On atteint alors les 8 millions d'heures...
Léna Mauger
Ce soir, on s'fait une
bouffe !
Rien de tel qu'un bon repas pour délier les langues et apprendre
à se connaître. Depuis six ans, des professeurs du collège
André-Malraux d'Asnières (Hauts-de-Seine) organisent régulièrement
des dîners-rencontres avec les parents d'élèves. Un
geste simple destiné à restaurer le dialogue au sein de cet
établissement du nord de la ville, classé « ZEP ambition
réussite ».
C'est en terrain neutre, en dehors du collège, au club des Chardons,
qu'on ripaille : un mot dans le cahier de correspondance, un coup de fil
la semaine précédente, puis un autre, l'avant-veille. Le
jour J, la moitié des parents répondent à l'invitation.
«Chacun apporte un plat, toujours très copieux, raconte Marie-Christine
Faubert, la présidente de l'association. Souvent des spécialités
de son pays. Malgré la gêne au départ, c'est vite convivial.»

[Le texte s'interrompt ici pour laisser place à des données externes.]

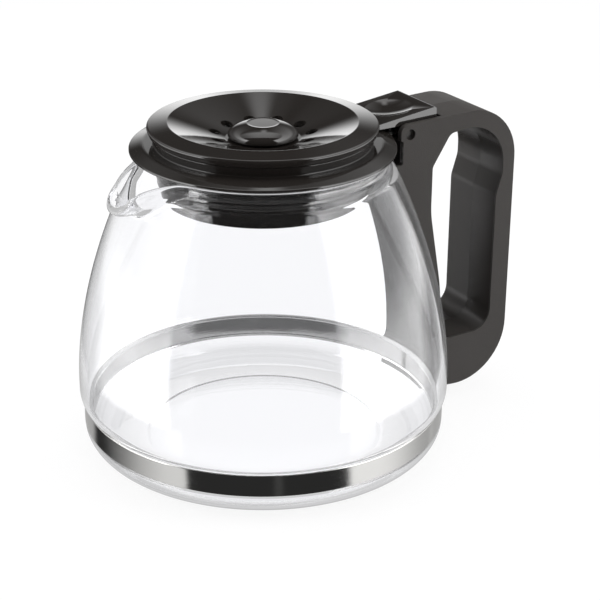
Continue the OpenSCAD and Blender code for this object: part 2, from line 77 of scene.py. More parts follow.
# %% Camera
CAMERA_TURN = math.radians(30.5)
CAMERA_AWAY = 602.4 * MM
CAMERA_HIGH = 321.8 * MM
CAMERA_PITCH = math.radians(23.75)
CAMERA_YAW = math.radians(1.333)
CAMERA_ROLL = math.radians(0.394)
CAMERA_LENS = 102.86
SENSOR_W = 36
CLIP_START = 0.01


def turned(x, y, z, turn=-CAMERA_TURN):
    """The vector turned about the vertical: from the camera's own frame to the object's."""
    return np.array([x * math.cos(turn) - y * math.sin(turn),
                     x * math.sin(turn) + y * math.cos(turn), z])


look = turned(math.sin(CAMERA_YAW) * math.cos(CAMERA_PITCH),
              math.cos(CAMERA_YAW) * math.cos(CAMERA_PITCH), -math.sin(CAMERA_PITCH))
level = turned(math.cos(CAMERA_YAW), -math.sin(CAMERA_YAW), 0)
rise = np.cross(level, look)
side = math.cos(CAMERA_ROLL) * level + math.sin(CAMERA_ROLL) * rise
upward = np.cross(side, look)
eye = turned(0, -CAMERA_AWAY, CAMERA_HIGH)
rows = zip(np.column_stack([side, upward, -look]), eye)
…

L'initiative, atypique, est née d'un désir commun. «Peu
familiarisées avec le système scolaire, les familles n'osent
pas
nous contacter, explique Marguerite Graff, enseignante d'histoire-géographie.
Or, pour mieux comprendre le comportement des élèves, il
faut comprendre comment ils vivent.»
Les professeurs, eux, ont le sentiment que leur autorité a été
renforcée auprès des familles et des enfants. «Ils
nous font davantage confiance», confirme Delphine Delas, une autre
enseignante d'histoire-géographie. Les parents, pour la plupart
d'origine étrangère, viennent plus nombreux aux rencontres
classiques, type remise de bulletin. Nicolas Renard, le principal de l'établissement,
regarde d'un bon oeil ces rencontres « hors cadre ». Et note
une «amélioration du climat dans le collège. Le nombre
d'incidents entre jeunes et adultes est en baisse. On a eu 23 conseils
de discipline il y a six ans, 5 l'an dernier».